# Mountable Bridging Shelf



## Bwest (Aug 9, 2011)

Hey guys, I recently decided to build a replica of a bridging shelf I found online to use under my TV to hold the boxes ect. 
Here is the picture of the shelving unit I will replicate:









Now the dimensions of the pictured product are 44" L and 14" D. I plan on cutting the length down to 36"-40" and increasing the depth to 14.5"-15".
Now my lack of woodwork experience makes it tough for me to know what type of hard wood to use. I need a hardwood that has no knots or few imperfections, I plan on painting the piece flat black with a somewhat of a gloss. Just mimicking a common flat black shelf (not the laminated cheap ones). And as well of a lack of knowledge in wood types I am not too sure what types of joints to use and or to screw it together and cover them up with some wood putty. I have some experience with most joints but will still have to brush up on them.
Thank you everyone for your response in advance.


----------



## Bwest (Aug 9, 2011)

Nobody lol?


----------



## Joe Shop (Sep 10, 2009)

Wekcome B West,

I would use MDF if it was me. It's available in various thicknesses. I have used it for various stools, etc.
Hope this helps and welcome to the woodworkers.

Joe Shop


----------



## Bwest (Aug 9, 2011)

Wouldnt MDF begin to fall apart after a while? it will be mounted on the wall with upwards to 25-30 lbs on it.


----------



## cabinetman (Jul 5, 2007)

Bwest said:


> Wouldnt MDF begin to fall apart after a while? it will be mounted on the wall with upwards to 25-30 lbs on it.
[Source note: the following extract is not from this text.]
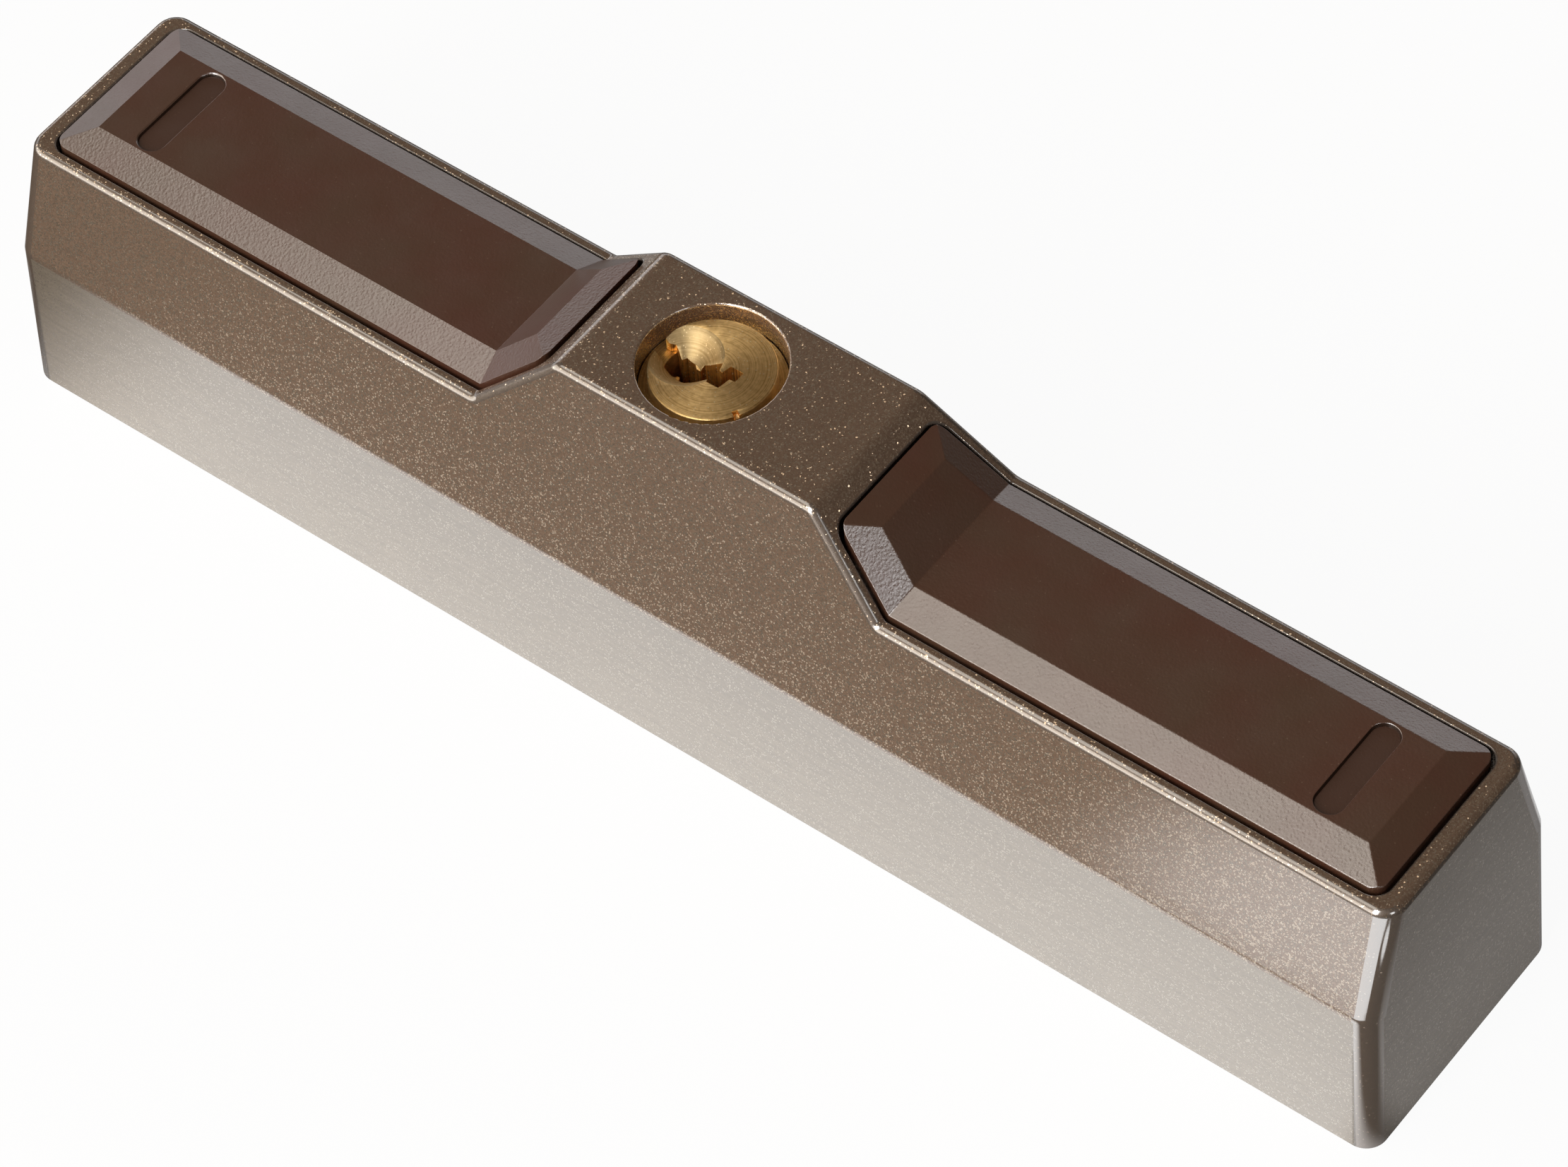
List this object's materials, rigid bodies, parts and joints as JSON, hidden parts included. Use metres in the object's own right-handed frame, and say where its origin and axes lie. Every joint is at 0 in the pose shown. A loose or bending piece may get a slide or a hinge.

I would use either MDF or a smooth plywood, like Maple. For the joints...rabbets and dadoes, with glue. There are many threads on fabrication and joinery. 












 







.


----------



## Bwest (Aug 9, 2011)

Thats more what i was thinking maple or a birch plywood with a hardwood trim.


----------



## CasinoDuck (Jun 15, 2011)

Welcome Bwest! I think what the other guys were saying about mdf or plywood was based on you painting it. The thought being, why spend the extra on hardwoods when your not going to see it through the paint. It's just a cost factor. I would suggest MDF as well, it's very strong and will hold up well. :thumbsup:


----------



## Bwest (Aug 9, 2011)

Thanks for the welcoming, and advice. I understand the push for MDF or ply wood. Now my only problem with MDF is it seems like it would (in time) being to split and maybe end up getting ruined from having the thing mounted on the wall. I have done projects in a wood tech class in MDF and it seems like overtime the wood will age and kind of "fall apart" mainly where it is mounted on the wall. How would I stop this from happening? Or I may just go straight to ply wood.


----------



## CasinoDuck (Jun 15, 2011)

Using plywood would be just a good. For mounting to the wall, the easiest way I know would be using a french cleat.


----------



## Bwest (Aug 9, 2011)

French Cleat, huh. I will look into them I am going to be start the project this weekend. :icon_smile:


----------



## jschaben (Apr 1, 2010)

Bwest said:


> French Cleat, huh. I will look into them I am going to be start the project this weekend. :icon_smile:


 
French cleat is the way to go on that, you can spread the load points all across the unit. Here's a video




 
You will need to add a spacer along the bottom of the unit so it hangs level and probably extend the sides back a bit to accomodate the space. 
:thumbsup:


----------



## Bwest (Aug 9, 2011)

Ok now he mentioned making one or something like that but is it possible to buy a metal one at a hardware store? I may need to look into it more but i don't completely understand how the cleat allows my shelf to sit flush. Would part of my shelf itself have the angle cut into it to hang it, or would I mount another part to the shelf?
Thanks for the replies.


----------



## Bwest (Aug 9, 2011)

Alright today I am starting this project. But I still am clueless as to what kind of finishes/paint i need to match the flat black effect. Anyone got an idea?


----------



## cabinetman (Jul 5, 2007)

Bwest said:


> Ok now he mentioned making one or something like that but is it possible to buy a metal one at a hardware store? I may need to look into it more but i don't completely understand how the cleat allows my shelf to sit flush. Would part of my shelf itself have the angle cut into it to hang it, or would I mount another part to the shelf?
> Thanks for the replies.


Check out this thread... posts#2, #10, #13, #16
Wall Mount Vanity in need of much advice/critiques












 







.


----------



## thomasblock (Jul 19, 2011)

*Great idea for the boxes*

Someday the electronics companies will get together and build all the functionality into the tv sets so we don't have to take up space building structures to house their boxes. Nice unit!

Tom


----------



## Bwest (Aug 9, 2011)

Cabinetman: Thank you for the posts I will read over them.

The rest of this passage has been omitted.